Tenerife, años sesenta, algunos recuerdos de mi niñez

10.04.2020 | Redacción | Opinión

Por: Paco Pérez

pacopego@hotmail.com

Nací a finales de la década de los cincuenta del pasado siglo y, cómo es lógico, tengo muchos recuerdos de cómo era Tenerife en los años sesenta, una Isla preciosa, con unos paisajes únicos, que hemos ido destrozando paulatinamente, porque está demostrado que el hombre es el peor enemigo de la Naturaleza, del medio ambiente.

Recuerdo La Laguna como una ciudad con calles adoquinadas de piedra basáltica y cómo entre las talladas piedras nacía el musgo por la humedad y crecía en invierno la hierba, como consecuencia de las lluvias de finales del otoño.

En plena calle jugábamos al fútbol, en pleno centro urbano, y de vez en cuando venía algún coche, por lo que teníamos que parar el juego y reanudarlo cuando pasaba por delante de nosotros, hasta que llegara otro vehículo, algunos minutos después.

Me acuerdo de las viejas carreteras de la Isla, dos de extraordinaria belleza, con abundantes flores de Pascua que florecían en las cunetas cuando se aproximaba la Navidad: la que unía Tejina y Valle de Guerra, en el término municipal lagunero, y la de la Cuesta de la Villa, entre La Orotava y Puerto de la Cruz, especie vegetal que, con los años y gracias al "progreso", ha desaparecido.

En muchos hogares de la Isla no había abastecimiento de agua a domicilio y en Bajamar, por ejemplo, las familias que allí veraneaban, tenían que contratar los servicios de mujeres de aquel pueblo costero, para que trasportaran el líquido elemento a las casas. Eran las llamadas aguadoras, conocidas por todos los que pasábamos temporadas más o menos largas en aquel pago del litoral del norte tinerfeño.

La mayoría de las casas de campo carecían de cuartos de baño y sus habitantes tenían que hacer sus necesidades fisiológicas en las fincas, a la intemperie, hiciera frío o calor, lloviese o el sol rajase las piedras y, como supondrán, no se disponía de duchas para asearse, por lo que se calentaba el agua en grandes calderos o se vertía sobre la cabeza un cubo de agua fría.

Muchas viviendas carecían aún de luz eléctrica, que era por cierto de 110 watios, y que se "iba" cada dos por tres, bien por una bajada de corriente o porque "se fundían los plomos", que no era otra cosa que unos pequeños cables de hilo de cobre en el cuadro de entrada de energía a la casa, dispuestos paralelamente en unos cajetines de color blanco, similares a la loza sanitaria.

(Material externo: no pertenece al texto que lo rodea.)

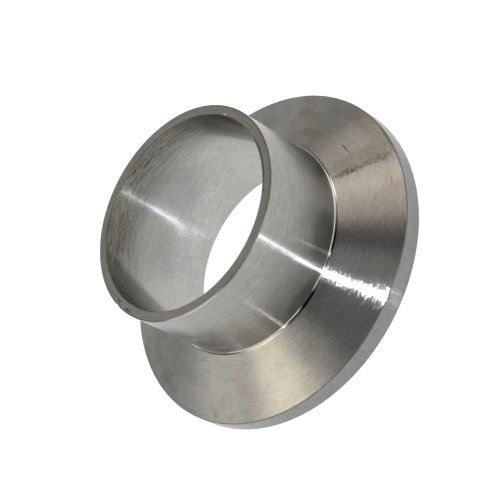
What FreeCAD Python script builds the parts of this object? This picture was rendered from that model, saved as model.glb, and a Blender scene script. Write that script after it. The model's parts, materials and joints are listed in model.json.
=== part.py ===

A finales de los cincuenta llegaron las neveras y las lavadoras. Curiosamente, las primeras se colocaban en la sala de las casas y no en las cocinas, como hubiera sido lo lógico (pero no existía hueco para encajar este electrodoméstico) y las segundas, además de muy ruidosas, eran semi-automáticas.

Los automóviles eran un artículo de lujo y la mayoría de la población se desplazaba en guagua o "en el coche de San Fernando", el de un ratito a pie y otro andando, y olvídense ustedes de batidoras, de molinillos eléctricos de café y de, por entonces, aparatos tan usuales hoy en día como los microondas, un artilugio de auténtica ciencia ficción.

Una línea de teléfono, a través de operadora, solo la tenían las familias más pudientes y para establecer no ya una llamada entre dos abonados de una misma población, sino para pedir una "conferencia" interurbana, había que descolgar el aparato y esperar a que contestara la encarga de la centralita de la CTNE, que era la Compañía Telefónica Nacional de España. La mayoría de las ocasiones no se establecía la comunicación enseguida y había que esperar un buen rato o incluso horas para poder hablar con quien se deseaba. No digamos nada si esa "conferencia" era con algún lugar de la Península.

Estos son, queridos lectores, algunos recuerdos de mi niñez. Otro día les contaré más batallitas. Lo hago con la intención para que vean cómo han cambiado los tiempos en poco más de medio siglo y sepan apreciar la calidad de vida de la que disfrutamos ahora.